Roger Federer, de vuelta al futuro
En julio del año pasado Roger Federer anunció vía Facebook que no jugaría en los Juegos Olímpicos de Río de Janeiro para recuperarse totalmente de una lesión de rodilla, y muchos pensaron que era el preámbulo de su retiro.
Pronto a cumplir 35 años (8-08- 1981), el de Basilea se perdió el resto de la temporada y recién en octubre volvió a pisar una cancha de tenis. La recuperación fue lenta, pero no se apuró para no perder el paso. Si volvía, era para ser tan competitivo como antes. Como siempre.
Volvió a principios de enero. Y aunque perdió un partido en la Copa Hopman (frente al joven alemán Alexander Zverev en tres sets que se definieron en tie breaks), nadie podía dudar de su nivel: Federer estaba de vuelta y tenía en el Abierto de Australia la oportunidad de demostrarlo.
En Melbourne, Federer fue capaz, una vez más, de detener el tiempo. Ubicado en la posición 17 del ranking ATP, estaba físicamente y tenísticamente impecable.
En su camino a la final, dejó en la vereda al austríaco Jürgen Melzer (7-5, 3-6, 6-2 y 6-2), al debutante estadounidense Noah Rubin (7-5, 6-3 y 7-6) y al checo Thomas Berdych (6-2, 6-4 y 6-4) antes de su primer gran desafío: en octavos de final jugó contra el japonés Kei Nishikori (6-7, 6-4, 6-1, 4-6 y 6-3). En cuartos de final venció al verdugo del número 1 del mundo, Andy Murray, el alemán Mischa Zverev (6-1, 7-5 y 6-2) y en semifinales, en un partido de alto vuelo, a su compatriota Stanislas Wrawrinka (7-5, 6-3, 1-6, 4-6 y 6-3).
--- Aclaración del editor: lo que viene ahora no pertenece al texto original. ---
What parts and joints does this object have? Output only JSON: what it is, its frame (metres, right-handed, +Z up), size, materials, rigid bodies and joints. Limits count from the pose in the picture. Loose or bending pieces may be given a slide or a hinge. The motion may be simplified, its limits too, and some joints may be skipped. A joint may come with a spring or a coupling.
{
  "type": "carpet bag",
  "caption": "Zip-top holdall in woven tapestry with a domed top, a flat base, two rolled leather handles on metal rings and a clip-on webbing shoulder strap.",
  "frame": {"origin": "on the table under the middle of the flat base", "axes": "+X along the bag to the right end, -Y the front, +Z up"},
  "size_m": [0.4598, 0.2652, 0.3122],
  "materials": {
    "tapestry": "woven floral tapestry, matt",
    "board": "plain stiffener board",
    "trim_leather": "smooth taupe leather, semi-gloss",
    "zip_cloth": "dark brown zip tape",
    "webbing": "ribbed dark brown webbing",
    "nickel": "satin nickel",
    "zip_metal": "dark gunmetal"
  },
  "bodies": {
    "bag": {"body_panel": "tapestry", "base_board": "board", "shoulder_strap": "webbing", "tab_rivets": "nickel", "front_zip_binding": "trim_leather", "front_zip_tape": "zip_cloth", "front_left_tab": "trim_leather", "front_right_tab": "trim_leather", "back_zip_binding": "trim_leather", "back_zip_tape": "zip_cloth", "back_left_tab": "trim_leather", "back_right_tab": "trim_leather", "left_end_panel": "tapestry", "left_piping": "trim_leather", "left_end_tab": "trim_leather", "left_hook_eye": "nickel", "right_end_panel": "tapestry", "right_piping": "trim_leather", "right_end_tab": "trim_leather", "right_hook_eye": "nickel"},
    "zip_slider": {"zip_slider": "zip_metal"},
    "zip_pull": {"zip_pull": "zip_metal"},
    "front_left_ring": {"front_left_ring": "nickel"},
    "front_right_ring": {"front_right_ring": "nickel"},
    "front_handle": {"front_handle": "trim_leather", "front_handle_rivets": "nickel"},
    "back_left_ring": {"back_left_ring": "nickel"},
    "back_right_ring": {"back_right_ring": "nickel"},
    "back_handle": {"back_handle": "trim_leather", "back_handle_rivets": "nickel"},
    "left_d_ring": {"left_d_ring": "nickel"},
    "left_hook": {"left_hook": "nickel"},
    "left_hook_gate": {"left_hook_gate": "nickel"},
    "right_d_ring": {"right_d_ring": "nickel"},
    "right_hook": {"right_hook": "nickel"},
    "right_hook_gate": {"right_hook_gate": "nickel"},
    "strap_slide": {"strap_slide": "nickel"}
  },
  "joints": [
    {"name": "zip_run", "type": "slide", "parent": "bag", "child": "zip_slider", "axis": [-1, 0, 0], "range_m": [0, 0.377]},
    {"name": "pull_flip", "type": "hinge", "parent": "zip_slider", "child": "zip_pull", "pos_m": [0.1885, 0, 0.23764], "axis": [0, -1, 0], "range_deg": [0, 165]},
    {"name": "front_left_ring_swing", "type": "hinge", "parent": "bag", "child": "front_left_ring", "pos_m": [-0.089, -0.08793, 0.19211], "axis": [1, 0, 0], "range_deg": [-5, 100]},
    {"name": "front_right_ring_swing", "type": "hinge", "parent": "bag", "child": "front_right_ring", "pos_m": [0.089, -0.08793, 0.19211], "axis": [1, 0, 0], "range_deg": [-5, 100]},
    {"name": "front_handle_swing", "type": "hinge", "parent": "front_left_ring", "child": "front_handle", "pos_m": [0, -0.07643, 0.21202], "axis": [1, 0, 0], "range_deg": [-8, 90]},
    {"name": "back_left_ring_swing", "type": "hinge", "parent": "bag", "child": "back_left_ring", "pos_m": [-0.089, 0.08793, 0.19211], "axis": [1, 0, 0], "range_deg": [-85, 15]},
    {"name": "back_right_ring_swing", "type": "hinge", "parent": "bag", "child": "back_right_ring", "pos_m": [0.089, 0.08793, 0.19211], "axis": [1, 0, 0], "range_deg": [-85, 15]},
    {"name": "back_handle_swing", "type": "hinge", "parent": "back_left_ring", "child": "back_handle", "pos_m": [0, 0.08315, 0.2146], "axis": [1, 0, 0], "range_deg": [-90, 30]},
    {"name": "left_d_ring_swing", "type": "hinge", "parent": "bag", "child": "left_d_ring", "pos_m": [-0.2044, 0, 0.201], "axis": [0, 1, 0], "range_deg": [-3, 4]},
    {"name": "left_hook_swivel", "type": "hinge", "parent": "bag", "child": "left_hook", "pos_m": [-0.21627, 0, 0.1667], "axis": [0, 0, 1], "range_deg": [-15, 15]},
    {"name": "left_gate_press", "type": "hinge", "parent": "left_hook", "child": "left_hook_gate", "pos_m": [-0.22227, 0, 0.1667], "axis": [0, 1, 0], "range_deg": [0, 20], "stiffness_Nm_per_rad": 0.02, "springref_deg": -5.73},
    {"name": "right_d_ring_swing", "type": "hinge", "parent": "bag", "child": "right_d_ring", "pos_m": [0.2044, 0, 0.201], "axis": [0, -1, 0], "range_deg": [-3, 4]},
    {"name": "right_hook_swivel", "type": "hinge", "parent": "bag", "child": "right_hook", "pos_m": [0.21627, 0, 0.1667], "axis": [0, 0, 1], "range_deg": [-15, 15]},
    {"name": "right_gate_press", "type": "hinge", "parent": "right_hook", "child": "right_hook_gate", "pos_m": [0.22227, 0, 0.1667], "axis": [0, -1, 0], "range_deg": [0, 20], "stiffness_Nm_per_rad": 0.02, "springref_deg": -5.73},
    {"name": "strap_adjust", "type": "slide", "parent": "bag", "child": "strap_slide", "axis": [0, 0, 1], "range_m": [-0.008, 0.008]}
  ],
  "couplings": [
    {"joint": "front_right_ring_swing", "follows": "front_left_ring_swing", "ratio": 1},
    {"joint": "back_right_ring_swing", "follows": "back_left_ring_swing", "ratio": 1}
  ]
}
En la final enfrentaba a una de sus bestias negras: Rafael Nadal, a quien no ganaba por partidos de Grand Slam desde hace 10 años (final de Wimbledon de 2007). Era el partido 35 entre ambos, con serie favorable a Nadal por 23 a 11. Y en finales se habían enfrentado en 21 ocasiones, con siete triunfos para el suizo y 14 para el español.
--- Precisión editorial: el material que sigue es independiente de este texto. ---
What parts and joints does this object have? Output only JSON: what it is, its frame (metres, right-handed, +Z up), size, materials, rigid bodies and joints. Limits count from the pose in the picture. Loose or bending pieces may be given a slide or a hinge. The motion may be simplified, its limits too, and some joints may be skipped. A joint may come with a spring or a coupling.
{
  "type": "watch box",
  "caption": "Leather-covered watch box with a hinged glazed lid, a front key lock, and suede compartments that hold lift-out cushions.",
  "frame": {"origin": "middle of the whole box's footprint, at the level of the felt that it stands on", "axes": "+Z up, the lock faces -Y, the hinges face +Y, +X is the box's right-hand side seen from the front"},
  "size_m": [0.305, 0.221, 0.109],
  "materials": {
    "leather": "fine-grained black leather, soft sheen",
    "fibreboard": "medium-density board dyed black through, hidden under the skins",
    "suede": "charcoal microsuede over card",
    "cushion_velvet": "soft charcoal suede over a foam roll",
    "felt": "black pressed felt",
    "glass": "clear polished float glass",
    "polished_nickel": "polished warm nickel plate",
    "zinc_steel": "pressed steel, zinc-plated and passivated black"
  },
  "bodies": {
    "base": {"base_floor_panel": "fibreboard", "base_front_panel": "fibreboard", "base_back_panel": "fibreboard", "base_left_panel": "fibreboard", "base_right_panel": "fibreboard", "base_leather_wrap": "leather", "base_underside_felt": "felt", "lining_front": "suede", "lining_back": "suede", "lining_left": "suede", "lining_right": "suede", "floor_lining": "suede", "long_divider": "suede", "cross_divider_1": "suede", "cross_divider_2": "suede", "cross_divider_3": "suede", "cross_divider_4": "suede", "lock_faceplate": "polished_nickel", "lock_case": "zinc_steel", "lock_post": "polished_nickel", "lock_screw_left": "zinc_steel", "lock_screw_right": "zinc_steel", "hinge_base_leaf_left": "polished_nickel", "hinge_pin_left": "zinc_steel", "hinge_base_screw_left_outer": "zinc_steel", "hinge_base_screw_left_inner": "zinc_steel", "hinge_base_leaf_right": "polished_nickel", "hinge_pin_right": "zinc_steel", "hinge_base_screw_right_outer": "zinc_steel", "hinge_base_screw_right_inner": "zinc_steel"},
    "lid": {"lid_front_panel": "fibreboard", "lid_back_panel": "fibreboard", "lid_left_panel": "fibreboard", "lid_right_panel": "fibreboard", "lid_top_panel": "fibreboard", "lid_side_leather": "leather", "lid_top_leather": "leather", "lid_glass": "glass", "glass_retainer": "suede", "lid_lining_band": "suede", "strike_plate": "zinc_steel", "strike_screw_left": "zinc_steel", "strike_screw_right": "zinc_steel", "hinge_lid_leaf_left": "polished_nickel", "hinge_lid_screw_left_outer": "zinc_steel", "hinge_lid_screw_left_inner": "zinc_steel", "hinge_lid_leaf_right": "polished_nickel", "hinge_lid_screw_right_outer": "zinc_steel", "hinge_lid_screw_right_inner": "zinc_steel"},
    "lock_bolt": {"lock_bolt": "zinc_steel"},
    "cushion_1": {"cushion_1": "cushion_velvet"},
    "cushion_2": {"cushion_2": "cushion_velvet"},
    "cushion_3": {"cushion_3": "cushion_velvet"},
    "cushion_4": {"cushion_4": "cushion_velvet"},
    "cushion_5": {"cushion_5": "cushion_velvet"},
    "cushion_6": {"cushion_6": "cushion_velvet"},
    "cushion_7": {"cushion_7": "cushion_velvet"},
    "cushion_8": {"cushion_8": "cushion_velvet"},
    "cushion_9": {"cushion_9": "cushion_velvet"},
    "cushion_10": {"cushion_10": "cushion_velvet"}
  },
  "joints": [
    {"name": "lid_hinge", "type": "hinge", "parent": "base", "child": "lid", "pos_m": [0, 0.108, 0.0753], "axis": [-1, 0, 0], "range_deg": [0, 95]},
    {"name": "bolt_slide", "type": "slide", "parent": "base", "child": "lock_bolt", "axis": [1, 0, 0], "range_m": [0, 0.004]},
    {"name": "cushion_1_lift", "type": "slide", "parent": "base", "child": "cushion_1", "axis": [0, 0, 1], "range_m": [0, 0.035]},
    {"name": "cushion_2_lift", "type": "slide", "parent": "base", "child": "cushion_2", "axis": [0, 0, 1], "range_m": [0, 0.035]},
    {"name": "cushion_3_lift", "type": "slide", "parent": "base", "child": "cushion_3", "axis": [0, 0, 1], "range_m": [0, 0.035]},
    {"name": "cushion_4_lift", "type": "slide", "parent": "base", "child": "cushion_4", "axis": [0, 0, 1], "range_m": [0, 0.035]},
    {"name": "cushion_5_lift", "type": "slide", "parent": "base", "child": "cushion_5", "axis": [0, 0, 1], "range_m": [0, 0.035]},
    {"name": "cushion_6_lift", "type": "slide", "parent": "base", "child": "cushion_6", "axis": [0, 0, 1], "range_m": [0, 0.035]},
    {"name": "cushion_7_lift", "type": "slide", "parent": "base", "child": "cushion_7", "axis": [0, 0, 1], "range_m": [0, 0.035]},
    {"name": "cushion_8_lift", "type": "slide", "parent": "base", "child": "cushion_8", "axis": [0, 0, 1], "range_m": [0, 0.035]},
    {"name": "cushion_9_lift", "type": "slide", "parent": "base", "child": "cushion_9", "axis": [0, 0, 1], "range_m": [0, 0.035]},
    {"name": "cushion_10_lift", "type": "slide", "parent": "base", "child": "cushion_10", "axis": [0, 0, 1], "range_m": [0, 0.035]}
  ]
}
Además, la única vez que se habían topado en la final de Australia la victoria había sido para Nadal (7-5, 3-6, 7-6, 3-6 y 6-2) y el suizo terminó llorando desconsoladamente durante la premiación.
El del domingo fue un partido raro, con guarismos demasiado amplios en cada set para la lucha que se apreciaba en la cancha. La intensidad, la tensión y el buen tenis desplegado por ambos podría haber llevado a cinco sets largos, pero todo se definió más rápido de lo esperable. Al final, Federer ganó por 6-4, 3-6, 6-1, 3-6 y 6-3.
Pero Nadal estuvo muy cerca de la victoria, pues abrió el quinto set con un quiebre que lo llevó a estar 2-0 y luego tuvo una oportunidad para quedar 4-2 con su saque, y en el octavo juego salvó cinco bolas de rotura, incluyendo un fabuloso punto con intercambio de 26 golpes.
Federer se sobrepuso a todo: quería romper profecías y maldiciones para conquistar su decimoctavo Grand Slam, pues no ganaba un título de este nivel desde que venció a Murray en Wimbledon 2012. Ahora sí, tenía una nueva corona de un “Grande”, para acumular más que nadie: cinco en Australia, siete en Wimbledon, cinco en el US Open y uno en Roland Garros.
Los números lo catapultan para codearse entre los mejores y muchos ya lo consideran el mejor de todos los tiempos, con esa liviandad propia de los tiempos, que desprecia la historia y lo que nuestros ojos no vieron.
Como en todos los deportes, cada campeón no puede ser desprovisto de su contexto, lo que incluye superficies, rivales e indumentaria, entre muchas otras variables. Decidir quién es o fue el mejor es simplemente imposible.
Federer está entre los mejores, como lo están Rod Laver, Pete Sampras, Jimmy Connors, Björn Borg (quien se retiró a los 25 años), Novak Djokovic y Nadal, por nombrar sólo a algunos de los más grandes jugadores de los últimos 50 años y aferrados sólo a los números. Porque en el tenis también existe la magia, el carisma y lo sobrenatural. Como para llevar a alguien del retiro a la gloria en apenas seis meses.